Back to selected work
Selected Work

Real-Time Conversational Engine for AI Voice Agents

Designed a finite-state conversational engine orchestrating telephony, speech recognition, language models, tool execution, and speech synthesis for real-time AI phone calls.

Overview

Built the core conversational service powering AI voice agents. The system managed the entire lifecycle of a phone conversation, routing audio between telephony providers, speech-to-text services, language models, text-to-speech providers, and internal backend services while maintaining conversational state in real time.

Problem

Human conversations are unpredictable. Callers interrupt, change topics, request human assistance, or refuse further contact. The challenge was designing a low-latency system capable of handling these behaviors while collecting structured information and coordinating multiple AI providers reliably.

Approach

Modeled conversations as a finite-state machine with explicit states such as listening, thinking, speaking, and waiting. Each state managed its own interactions with speech recognition, language models, text-to-speech providers, and backend services.

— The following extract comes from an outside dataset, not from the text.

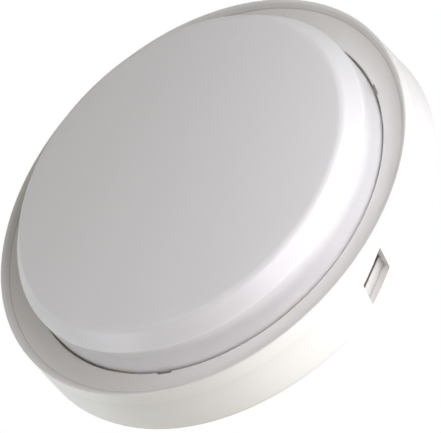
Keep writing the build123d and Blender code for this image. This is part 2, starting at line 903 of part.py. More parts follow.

Built a provider-agnostic architecture allowing different STT, TTS, and LLM vendors to be configured without changing the core orchestration logic.

Outcomes

  • Enabled real-time AI phone conversations across multiple providers.
  • Supported dynamic conversation flows instead of rigid scripted interactions.
  • Automated structured information collection through conversational guidance.
  • Handled escalation paths such as human handoff and do-not-contact requests.
  • Decoupled conversational logic from telephony and AI provider implementations.
  • Created a reusable foundation for future voice-agent capabilities.